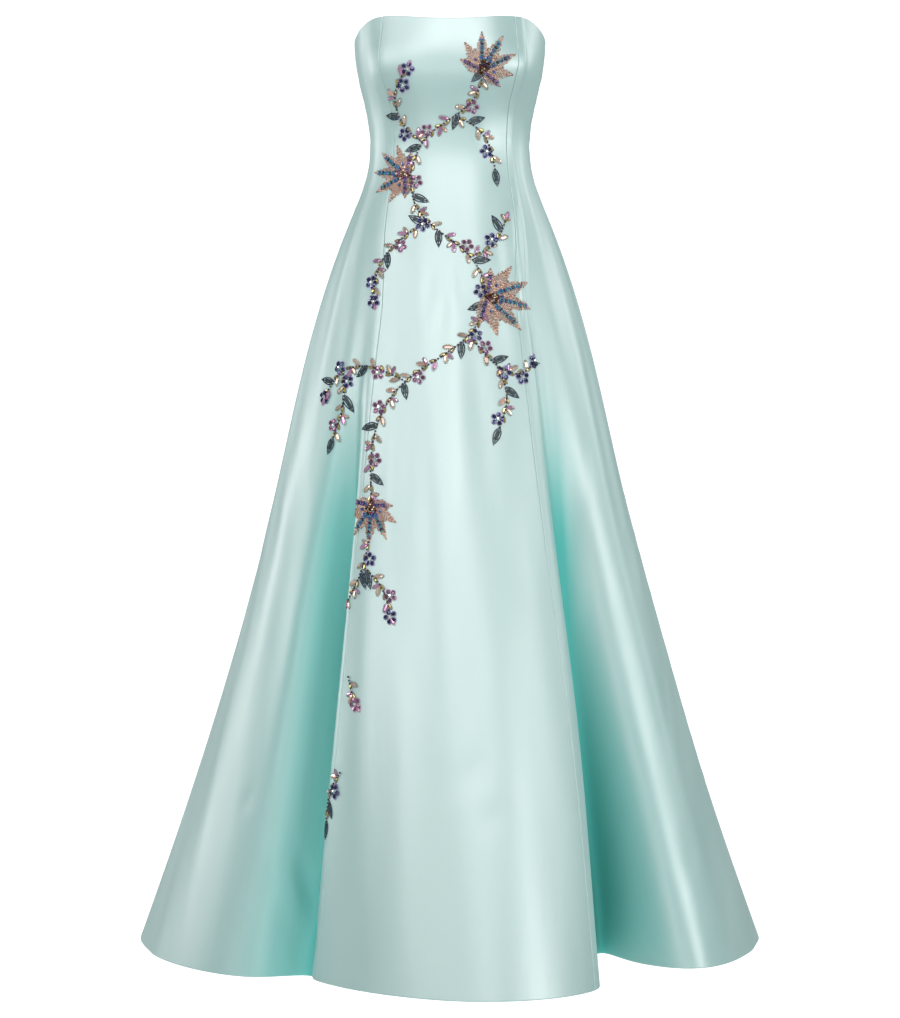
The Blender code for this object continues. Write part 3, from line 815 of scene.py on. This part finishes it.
def flower(radius, tint, edge):
    """A flower of five round petals about a crystal, edged and filled between with small beads."""
    beads = [Bead(CRYSTAL, 0.0, 0.0, 0.0, radius * 0.46, radius * 0.46, radius * 0.4, CLEAR)]
    for turn in np.arange(0.0, 360.0, 72.0):
        petal_beads = [Bead(STONE, radius * 0.6, 0.0, 0.0, radius * 0.66, radius * 0.58, radius * 0.34, tint)]
        for spread in np.linspace(-110.0, 110.0, 7):
            out, aside = math.cos(math.radians(spread)), math.sin(math.radians(spread))
            petal_beads.append(seed(radius * (0.6 + 0.37 * out), radius * 0.33 * aside, edge, SEED_SIZE * 0.72))
        beads += laid(petal_beads, turn)
        beads += laid([seed(radius * 0.32, 0.0, CLEAR, SEED_SIZE * 0.6)], turn + 36.0)
    return beads


def bud(length, tint, edge):
    """A marquise stone in a rim of tiny beads, with a dark bead at its foot."""
    width = length * 0.44
    beads = [Bead(STONE, length * 0.6, 0.0, 0.0, length, width, length * 0.26, tint)]
    for turn in np.linspace(0.0, 2.0 * math.pi, 15, endpoint=False):
        x = length * (0.6 + 0.53 * math.cos(turn))
        beads.append(seed(x, width * 0.6 * math.sin(turn), edge, SEED_SIZE * 0.55))
    return [*beads, seed(-0.0004, 0.0, SLATE, SEED_SIZE)]


def petal(length, width, dashes):
    """A long petal of peach strands in a dark rim, and where tints are given bright dashes up its middle."""
    beads = []
    strands = int(width / 2.0 / STRAND_SPACING)

    def side(share, x):
        return share * width / 2.0 * math.sin(math.pi * (0.1 + 0.84 * part_way(x, length))) ** 0.75

    def reach(share):
        return length * (1.0 - 0.46 * abs(share) ** 1.8)

    for strand in range(-strands + 1, strands):
        share = strand / strands
        for x in np.arange(length * 0.1 + abs(share) * 0.004, reach(share) - 0.002, BUGLE_LENGTH * 0.96):
            heading = math.degrees(math.atan2(side(share, x + 0.002) - side(share, x), 0.002))
            tint = pick(PEACH, PEACH, CHAMPAGNE)
            beads.append(Bead(BUGLE, x, side(share, x), heading, BUGLE_LENGTH, BUGLE_WIDTH, BUGLE_HEIGHT, tint))
    edge = [(x, side(1.0, x)) for x in np.arange(length * 0.12, reach(1.0), STRAND_SPACING)]
    edge += [(reach(share), side(share, reach(share))) for share in np.linspace(1.0, 0.0, int(width / 0.0026))]
    for x, y in edge:
        for way in (-1, 1):
            beads.append(seed(x, way * y, pick(BRONZE, PLUM, PEACH), SEED_SIZE * 0.82))
    dash = (DASH_LENGTH, DASH_WIDTH, DASH_HEIGHT)
    for i, x in enumerate(np.arange(length * 0.16, length * 0.82, DASH_SPACING) if dashes else ()):
        for way in (-1, 1):
            tint = dashes[i % len(dashes)]
            beads.append(Bead(BUGLE, x, way * DASH_WIDTH, way * DASH_DEGREES, *dash, tint))
    return beads


# The petals of a blossom's fan, the undermost first, and how many scales its cup has in each row.
FAN = table(
    "heading dashes",
    (-96, (VIOLET, BLUE, NAVY)),
    (96, (VIOLET, BLUE, NAVY)),
    (-64, None),
    (64, None),
    (-32, (TURQUOISE, NAVY, TURQUOISE, BLUE)),
    (32, (TURQUOISE, NAVY, TURQUOISE, BLUE)),
    (0, (TURQUOISE, NAVY, TURQUOISE, BLUE)),
)
CUP_ROWS = (3, 4, 5, 4, 3, 2, 1)


def blossom(size):
    """A large half-open blossom: a fan of long petals, short ones under them, and a scaly bronze cup."""
    beads = []
    for row in FAN:
        length = size * (1.0 - 0.42 * (abs(row.heading) / 96.0) ** 1.7)
        beads += laid(petal(length, size * 0.3, row.dashes), row.heading)
    for row, count in enumerate(CUP_ROWS):
        for i in range(count):
            y = (i - (count - 1) / 2.0) * SCALE_SPACING
            tint = pick(BRONZE, BRONZE, PLUM, CHAMPAGNE)
            x, height = size * 0.22 - row * SCALE_ROW_STEP, SCALE_HEIGHT + row * 0.0002
            beads.append(Bead(SEQUIN, x, y, 0.0, SCALE_SIZE, SCALE_SIZE, height, tint))
    for turn in np.linspace(-66.0, 66.0, 6):
        stone = (CUP_STONE_LENGTH, CUP_STONE_WIDTH, CUP_STONE_HEIGHT)
        beads += laid([Bead(STONE, size * 0.29, 0.0, 0.0, *stone, BLUE)], turn)
    return beads


def smooth_route(points):
    """Many points close together on a smooth curve through a route's own points, with distances along it."""
    points = np.array(points, float)
    chords = running_sum(lengths(np.diff(points, axis=0)))
    fine = cubic_weights(chords, np.linspace(0.0, chords[-1], ROUTE_POINTS)) @ points
    return fine, running_sum(lengths(np.diff(fine, axis=0)))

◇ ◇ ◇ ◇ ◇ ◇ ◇

**What the task requires**
Please return the data above exactly as given.

**Complete answer**
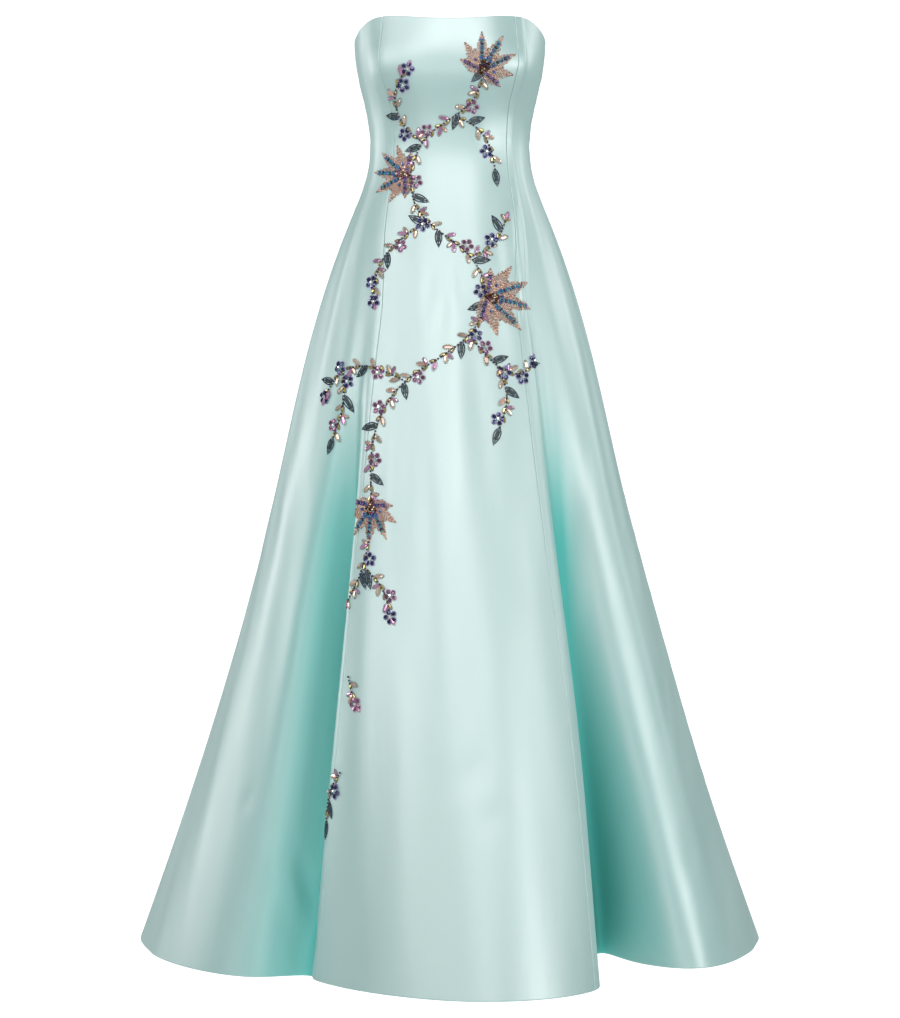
The Blender code for this object continues. Write part 3, from line 815 of scene.py on. This part finishes it.
def flower(radius, tint, edge):
    """A flower of five round petals about a crystal, edged and filled between with small beads."""
    beads = [Bead(CRYSTAL, 0.0, 0.0, 0.0, radius * 0.46, radius * 0.46, radius * 0.4, CLEAR)]
    for turn in np.arange(0.0, 360.0, 72.0):
        petal_beads = [Bead(STONE, radius * 0.6, 0.0, 0.0, radius * 0.66, radius * 0.58, radius * 0.34, tint)]
        for spread in np.linspace(-110.0, 110.0, 7):
            out, aside = math.cos(math.radians(spread)), math.sin(math.radians(spread))
            petal_beads.append(seed(radius * (0.6 + 0.37 * out), radius * 0.33 * aside, edge, SEED_SIZE * 0.72))
        beads += laid(petal_beads, turn)
        beads += laid([seed(radius * 0.32, 0.0, CLEAR, SEED_SIZE * 0.6)], turn + 36.0)
    return beads


def bud(length, tint, edge):
    """A marquise stone in a rim of tiny beads, with a dark bead at its foot."""
    width = length * 0.44
    beads = [Bead(STONE, length * 0.6, 0.0, 0.0, length, width, length * 0.26, tint)]
    for turn in np.linspace(0.0, 2.0 * math.pi, 15, endpoint=False):
        x = length * (0.6 + 0.53 * math.cos(turn))
        beads.append(seed(x, width * 0.6 * math.sin(turn), edge, SEED_SIZE * 0.55))
    return [*beads, seed(-0.0004, 0.0, SLATE, SEED_SIZE)]


def petal(length, width, dashes):
    """A long petal of peach strands in a dark rim, and where tints are given bright dashes up its middle."""
    beads = []
    strands = int(width / 2.0 / STRAND_SPACING)

    def side(share, x):
        return share * width / 2.0 * math.sin(math.pi * (0.1 + 0.84 * part_way(x, length))) ** 0.75

    def reach(share):
        return length * (1.0 - 0.46 * abs(share) ** 1.8)

    for strand in range(-strands + 1, strands):
        share = strand / strands
        for x in np.arange(length * 0.1 + abs(share) * 0.004, reach(share) - 0.002, BUGLE_LENGTH * 0.96):
            heading = math.degrees(math.atan2(side(share, x + 0.002) - side(share, x), 0.002))
            tint = pick(PEACH, PEACH, CHAMPAGNE)
            beads.append(Bead(BUGLE, x, side(share, x), heading, BUGLE_LENGTH, BUGLE_WIDTH, BUGLE_HEIGHT, tint))
    edge = [(x, side(1.0, x)) for x in np.arange(length * 0.12, reach(1.0), STRAND_SPACING)]
    edge += [(reach(share), side(share, reach(share))) for share in np.linspace(1.0, 0.0, int(width / 0.0026))]
    for x, y in edge:
        for way in (-1, 1):
            beads.append(seed(x, way * y, pick(BRONZE, PLUM, PEACH), SEED_SIZE * 0.82))
    dash = (DASH_LENGTH, DASH_WIDTH, DASH_HEIGHT)
    for i, x in enumerate(np.arange(length * 0.16, length * 0.82, DASH_SPACING) if dashes else ()):
        for way in (-1, 1):
            tint = dashes[i % len(dashes)]
            beads.append(Bead(BUGLE, x, way * DASH_WIDTH, way * DASH_DEGREES, *dash, tint))
    return beads


# The petals of a blossom's fan, the undermost first, and how many scales its cup has in each row.
FAN = table(
    "heading dashes",
    (-96, (VIOLET, BLUE, NAVY)),
    (96, (VIOLET, BLUE, NAVY)),
    (-64, None),
    (64, None),
    (-32, (TURQUOISE, NAVY, TURQUOISE, BLUE)),
    (32, (TURQUOISE, NAVY, TURQUOISE, BLUE)),
    (0, (TURQUOISE, NAVY, TURQUOISE, BLUE)),
)
CUP_ROWS = (3, 4, 5, 4, 3, 2, 1)


def blossom(size):
    """A large half-open blossom: a fan of long petals, short ones under them, and a scaly bronze cup."""
    beads = []
    for row in FAN:
        length = size * (1.0 - 0.42 * (abs(row.heading) / 96.0) ** 1.7)
        beads += laid(petal(length, size * 0.3, row.dashes), row.heading)
    for row, count in enumerate(CUP_ROWS):
        for i in range(count):
            y = (i - (count - 1) / 2.0) * SCALE_SPACING
            tint = pick(BRONZE, BRONZE, PLUM, CHAMPAGNE)
            x, height = size * 0.22 - row * SCALE_ROW_STEP, SCALE_HEIGHT + row * 0.0002
            beads.append(Bead(SEQUIN, x, y, 0.0, SCALE_SIZE, SCALE_SIZE, height, tint))
    for turn in np.linspace(-66.0, 66.0, 6):
        stone = (CUP_STONE_LENGTH, CUP_STONE_WIDTH, CUP_STONE_HEIGHT)
        beads += laid([Bead(STONE, size * 0.29, 0.0, 0.0, *stone, BLUE)], turn)
    return beads


def smooth_route(points):
    """Many points close together on a smooth curve through a route's own points, with distances along it."""
    points = np.array(points, float)
    chords = running_sum(lengths(np.diff(points, axis=0)))
    fine = cubic_weights(chords, np.linspace(0.0, chords[-1], ROUTE_POINTS)) @ points
    return fine, running_sum(lengths(np.diff(fine, axis=0)))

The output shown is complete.